Most days, "query" is a task on my to-do list, but since I don't feel like I have to complete a query from inception to submission at one time, I can make a tiny bit of progress on each one. That's how I make time for marketing.

In a way, it's like writing a business plan in Tim Berry's model:
You don't have to stop time and suspend life and business while you do the whole thing from start to finish. On the contrary, start anywhere, get going. Pick a module to do first, whether it's target market conceptually or specific sales forecast or whatever, and do that, start using that, and go on with your business. Then do another, then another. A good business plan is never done. It's also useful from module one on day one.
Apply this to your marketing efforts, do a little often, and it will become not just a working part of your business, but an easy part of your business.

What time management techniques help you fit marketing into your day?

Photo courtesy of fdecomite.

Monday, December 15, 2008

30-Day Biz Planning Challenge: 2008 Modules

Yesterday's post laid out a few modules for you to choose from when you start working on a business plan. But wait--there's more! Today, we're focusing on modules that help analyze your 2008 work, with more to come tommorow.

Remember: You can start anywhere. I've suggested an order, but please don't let it stop you. Pick one, do it, and go back to work.

Favorite Clients

List all your clients, then rank them from one to five, with five being "I never want to get an email from them again" and one being, "I want to marry this publication and have lots of zine babies."

You'll use this module as you get to the next section, planning for 2009. You can't know where you're going till you know where you've been.

Client Health
This is a new module I'm thinking of adding to my biz plan this year: In it, I'll look up news on my client's health and see how they're doing.

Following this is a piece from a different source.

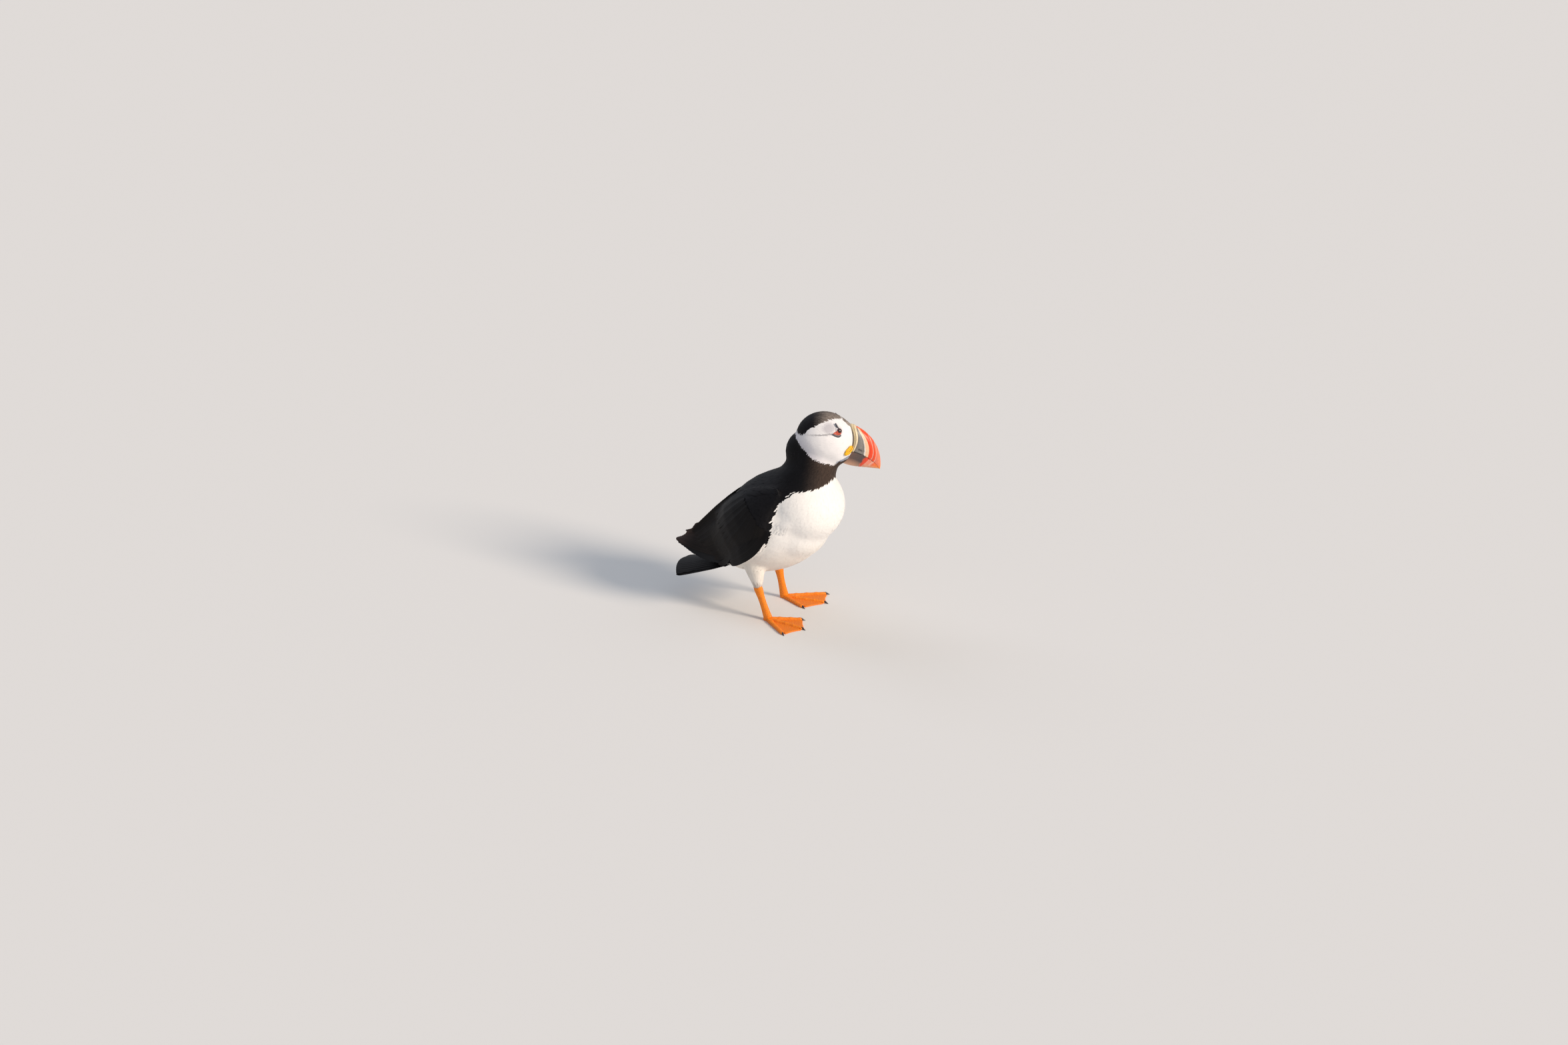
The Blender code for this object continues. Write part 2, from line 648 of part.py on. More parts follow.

That way, when I get to planning for 2009, I'll have a sense of where I need to take my marketing efforts.

Work Breakdown
Equip yourself with a pen and piece of paper and scan back through your articles for 2008. Make some lists.
  • Types of assignments you did: ie, reviews, service pieces, departments, shorts, features, essays, etc.
  • Coverage areas: ie, health, real estate, technology, green lifestyle.
Whatever it is, list the type of work or beat, and then put hash marks next to each type every time you come across it. Had a year where you felt weighed down by work, irritated? It may be because you were doing types of work that don't feed you anymore. Or it could be that you're no longer excited by a coverage area.

Source of Clients
This is one of my favorite modules, and one that was really eye-opening when I added it last year. Take that list of all your clients and then think back to how you started working for them. This will show you what kind of marketing works for you: Networking, cold calling/pitching, referrals, etc.

Spending Breakdown
To know how much you need to earn next year, you first have to have a baseline of spending from which to start. A quick spin through your online bank account or accounting software may be enough. Or, if you're anal like me, you'll want to go back through a month's worth of spending and write down every penny to see what you really spend. Divide it by "business" and "personal."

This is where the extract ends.